## Objective
Copy exactly the lines of the records below, and only those lines, beginning with the line that contains "on the floor." and ending with the line that contains "obj.matrix_world = world".

## Supplied material
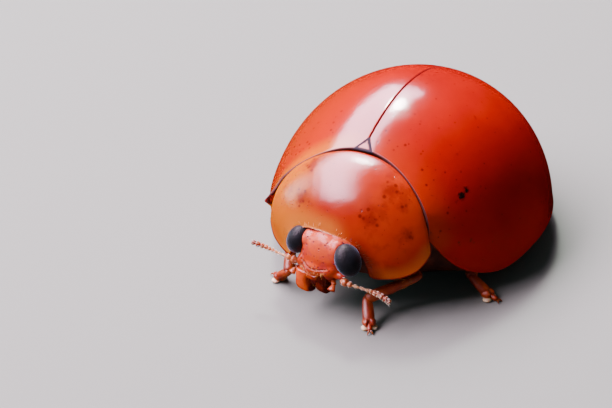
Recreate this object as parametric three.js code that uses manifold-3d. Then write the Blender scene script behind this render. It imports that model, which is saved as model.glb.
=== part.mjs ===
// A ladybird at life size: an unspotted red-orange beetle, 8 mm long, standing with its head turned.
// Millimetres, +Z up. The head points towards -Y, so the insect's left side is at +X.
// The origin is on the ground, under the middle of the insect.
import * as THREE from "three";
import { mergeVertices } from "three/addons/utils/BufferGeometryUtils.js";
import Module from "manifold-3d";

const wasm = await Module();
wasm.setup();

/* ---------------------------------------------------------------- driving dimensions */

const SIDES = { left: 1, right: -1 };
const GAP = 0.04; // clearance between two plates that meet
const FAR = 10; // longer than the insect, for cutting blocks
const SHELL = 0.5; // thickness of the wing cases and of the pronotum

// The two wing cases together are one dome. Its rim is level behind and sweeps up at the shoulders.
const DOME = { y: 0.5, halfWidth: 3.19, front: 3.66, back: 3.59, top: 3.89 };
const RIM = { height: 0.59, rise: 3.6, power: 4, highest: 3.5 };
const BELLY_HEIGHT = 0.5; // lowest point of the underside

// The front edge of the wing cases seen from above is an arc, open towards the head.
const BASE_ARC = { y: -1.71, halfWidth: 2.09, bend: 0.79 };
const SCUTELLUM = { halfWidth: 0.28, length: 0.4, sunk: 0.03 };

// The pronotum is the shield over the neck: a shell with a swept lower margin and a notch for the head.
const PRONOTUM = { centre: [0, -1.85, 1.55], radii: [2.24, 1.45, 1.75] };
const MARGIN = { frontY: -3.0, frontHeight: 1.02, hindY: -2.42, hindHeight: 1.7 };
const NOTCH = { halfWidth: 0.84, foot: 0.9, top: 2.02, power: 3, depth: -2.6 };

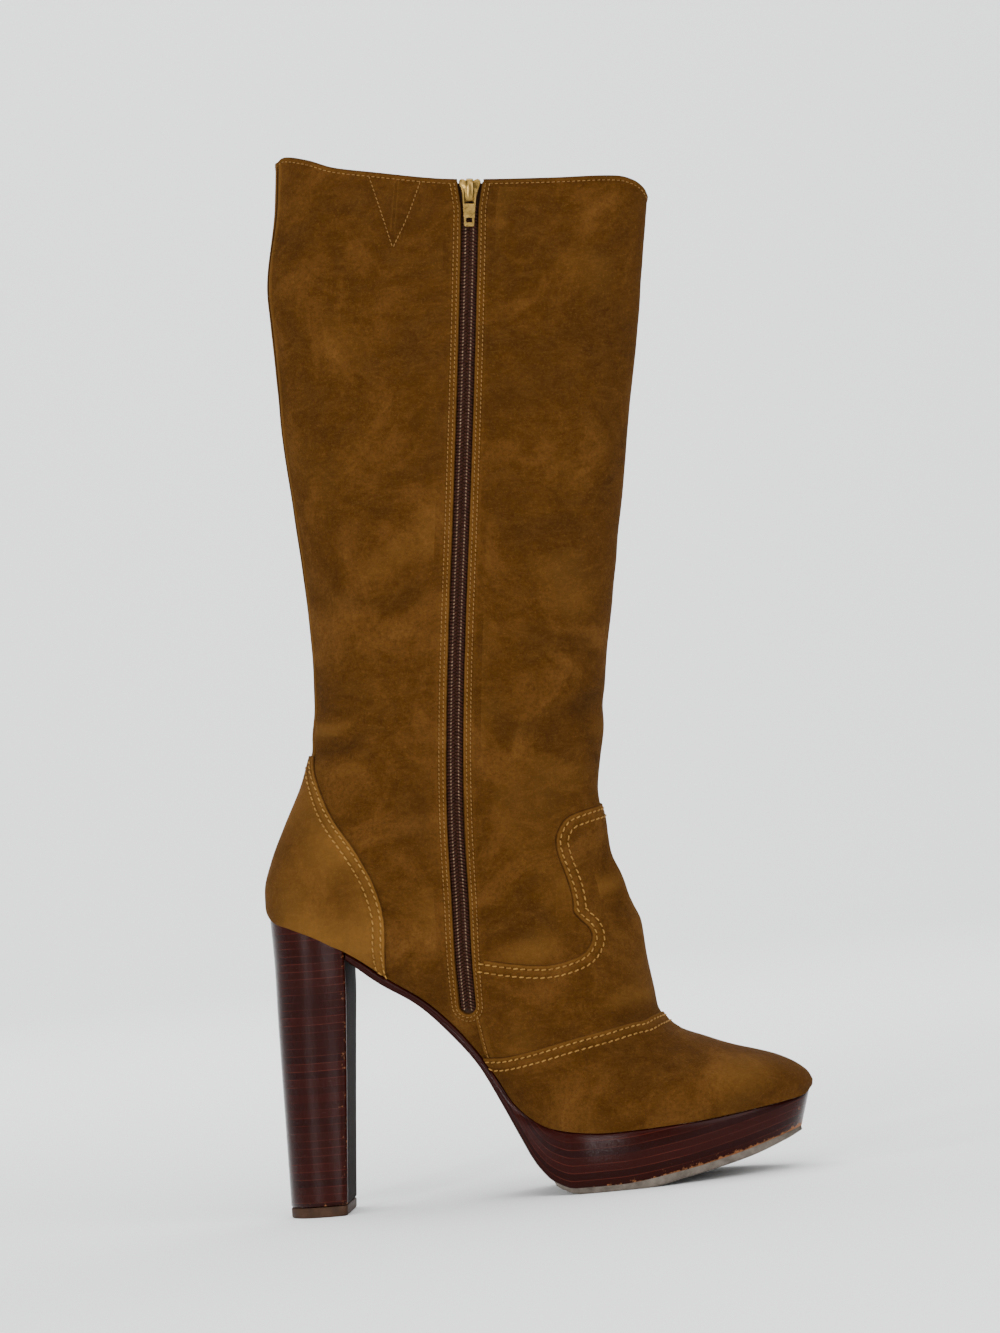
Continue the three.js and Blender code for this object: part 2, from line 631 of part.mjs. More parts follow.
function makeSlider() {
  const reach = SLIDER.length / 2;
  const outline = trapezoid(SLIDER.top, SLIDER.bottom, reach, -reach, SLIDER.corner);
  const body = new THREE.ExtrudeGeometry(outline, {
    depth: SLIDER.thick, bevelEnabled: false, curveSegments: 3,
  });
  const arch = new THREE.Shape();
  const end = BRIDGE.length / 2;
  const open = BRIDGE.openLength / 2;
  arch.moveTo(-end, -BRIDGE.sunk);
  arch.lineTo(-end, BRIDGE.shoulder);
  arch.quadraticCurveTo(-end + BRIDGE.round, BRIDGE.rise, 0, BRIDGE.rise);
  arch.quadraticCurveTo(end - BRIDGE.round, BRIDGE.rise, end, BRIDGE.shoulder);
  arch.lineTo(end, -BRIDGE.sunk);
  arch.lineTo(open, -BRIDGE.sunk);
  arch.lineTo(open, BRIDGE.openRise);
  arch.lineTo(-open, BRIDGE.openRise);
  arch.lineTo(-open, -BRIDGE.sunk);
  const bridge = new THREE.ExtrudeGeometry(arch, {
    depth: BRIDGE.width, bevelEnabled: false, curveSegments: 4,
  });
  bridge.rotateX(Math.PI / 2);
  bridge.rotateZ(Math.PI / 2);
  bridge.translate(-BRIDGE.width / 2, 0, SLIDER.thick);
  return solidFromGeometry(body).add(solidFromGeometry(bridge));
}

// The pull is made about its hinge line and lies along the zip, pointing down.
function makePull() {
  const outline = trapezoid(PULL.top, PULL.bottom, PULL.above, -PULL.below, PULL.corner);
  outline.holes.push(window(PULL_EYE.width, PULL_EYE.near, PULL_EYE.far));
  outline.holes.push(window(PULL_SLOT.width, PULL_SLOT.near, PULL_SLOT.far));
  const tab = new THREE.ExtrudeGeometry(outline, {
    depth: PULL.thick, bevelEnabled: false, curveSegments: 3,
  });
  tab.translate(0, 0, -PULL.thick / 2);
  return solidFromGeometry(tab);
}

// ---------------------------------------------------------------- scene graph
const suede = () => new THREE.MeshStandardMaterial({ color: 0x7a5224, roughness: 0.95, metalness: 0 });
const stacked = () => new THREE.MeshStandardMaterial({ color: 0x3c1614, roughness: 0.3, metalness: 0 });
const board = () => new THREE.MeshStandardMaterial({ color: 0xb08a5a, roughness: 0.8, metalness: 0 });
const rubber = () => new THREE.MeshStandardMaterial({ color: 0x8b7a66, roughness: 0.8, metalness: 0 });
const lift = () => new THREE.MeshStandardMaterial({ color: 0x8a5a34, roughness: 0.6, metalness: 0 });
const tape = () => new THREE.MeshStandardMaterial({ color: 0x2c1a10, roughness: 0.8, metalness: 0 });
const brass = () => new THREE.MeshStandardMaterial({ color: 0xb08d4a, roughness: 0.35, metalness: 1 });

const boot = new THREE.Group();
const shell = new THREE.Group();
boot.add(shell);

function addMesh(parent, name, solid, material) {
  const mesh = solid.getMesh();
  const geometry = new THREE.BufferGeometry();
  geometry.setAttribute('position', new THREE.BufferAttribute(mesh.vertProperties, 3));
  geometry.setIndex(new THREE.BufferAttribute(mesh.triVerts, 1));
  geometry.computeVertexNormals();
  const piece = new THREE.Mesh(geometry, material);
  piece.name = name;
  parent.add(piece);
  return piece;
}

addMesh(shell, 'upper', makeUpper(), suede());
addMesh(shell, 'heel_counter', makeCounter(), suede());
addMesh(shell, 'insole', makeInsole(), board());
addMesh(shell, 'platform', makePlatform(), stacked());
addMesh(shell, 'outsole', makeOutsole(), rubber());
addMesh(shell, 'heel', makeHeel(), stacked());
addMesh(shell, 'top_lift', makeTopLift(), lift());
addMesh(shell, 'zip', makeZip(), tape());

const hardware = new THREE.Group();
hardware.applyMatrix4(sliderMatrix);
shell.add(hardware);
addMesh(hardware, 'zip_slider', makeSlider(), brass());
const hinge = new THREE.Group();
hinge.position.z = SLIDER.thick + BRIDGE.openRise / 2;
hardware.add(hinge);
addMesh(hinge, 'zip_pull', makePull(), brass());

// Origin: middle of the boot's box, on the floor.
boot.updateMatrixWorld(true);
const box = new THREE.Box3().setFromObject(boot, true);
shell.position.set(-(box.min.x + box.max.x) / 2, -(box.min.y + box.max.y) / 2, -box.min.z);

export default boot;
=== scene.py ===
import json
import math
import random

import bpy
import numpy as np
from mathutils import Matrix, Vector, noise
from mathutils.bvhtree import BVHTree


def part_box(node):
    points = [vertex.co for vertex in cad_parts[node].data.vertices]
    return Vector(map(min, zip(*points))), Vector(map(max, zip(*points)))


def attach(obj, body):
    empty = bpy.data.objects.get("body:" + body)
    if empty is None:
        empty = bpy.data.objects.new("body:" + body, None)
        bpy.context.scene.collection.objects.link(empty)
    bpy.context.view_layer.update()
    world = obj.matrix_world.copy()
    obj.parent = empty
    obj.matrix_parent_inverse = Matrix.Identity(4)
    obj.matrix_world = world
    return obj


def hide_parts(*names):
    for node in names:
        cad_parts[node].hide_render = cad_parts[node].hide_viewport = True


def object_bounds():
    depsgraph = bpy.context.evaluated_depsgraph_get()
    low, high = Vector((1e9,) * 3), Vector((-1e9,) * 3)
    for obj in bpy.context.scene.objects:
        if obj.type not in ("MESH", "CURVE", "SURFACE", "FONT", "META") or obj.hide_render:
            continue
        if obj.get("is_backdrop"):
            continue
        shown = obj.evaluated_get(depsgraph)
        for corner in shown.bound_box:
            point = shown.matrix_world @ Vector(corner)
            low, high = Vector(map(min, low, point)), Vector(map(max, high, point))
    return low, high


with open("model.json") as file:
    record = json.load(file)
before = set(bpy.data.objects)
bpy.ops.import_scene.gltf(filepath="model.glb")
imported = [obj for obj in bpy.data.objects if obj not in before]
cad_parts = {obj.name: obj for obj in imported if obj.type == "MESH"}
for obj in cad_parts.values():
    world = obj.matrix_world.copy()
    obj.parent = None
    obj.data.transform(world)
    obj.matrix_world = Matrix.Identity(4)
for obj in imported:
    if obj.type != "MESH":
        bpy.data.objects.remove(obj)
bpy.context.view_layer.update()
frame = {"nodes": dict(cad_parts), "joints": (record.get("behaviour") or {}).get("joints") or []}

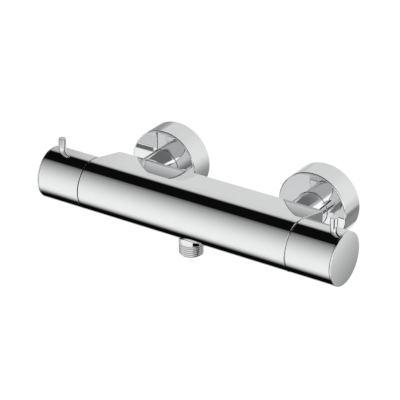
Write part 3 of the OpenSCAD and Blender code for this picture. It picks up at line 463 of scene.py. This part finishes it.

## Written answer
// Origin: middle of the boot's box, on the floor.
boot.updateMatrixWorld(true);
const box = new THREE.Box3().setFromObject(boot, true);
shell.position.set(-(box.min.x + box.max.x) / 2, -(box.min.y + box.max.y) / 2, -box.min.z);

export default boot;
=== scene.py ===
import json
import math
import random

import bpy
import numpy as np
from mathutils import Matrix, Vector, noise
from mathutils.bvhtree import BVHTree


def part_box(node):
    points = [vertex.co for vertex in cad_parts[node].data.vertices]
    return Vector(map(min, zip(*points))), Vector(map(max, zip(*points)))


def attach(obj, body):
    empty = bpy.data.objects.get("body:" + body)
    if empty is None:
        empty = bpy.data.objects.new("body:" + body, None)
        bpy.context.scene.collection.objects.link(empty)
    bpy.context.view_layer.update()
    world = obj.matrix_world.copy()
    obj.parent = empty
    obj.matrix_parent_inverse = Matrix.Identity(4)
    obj.matrix_world = world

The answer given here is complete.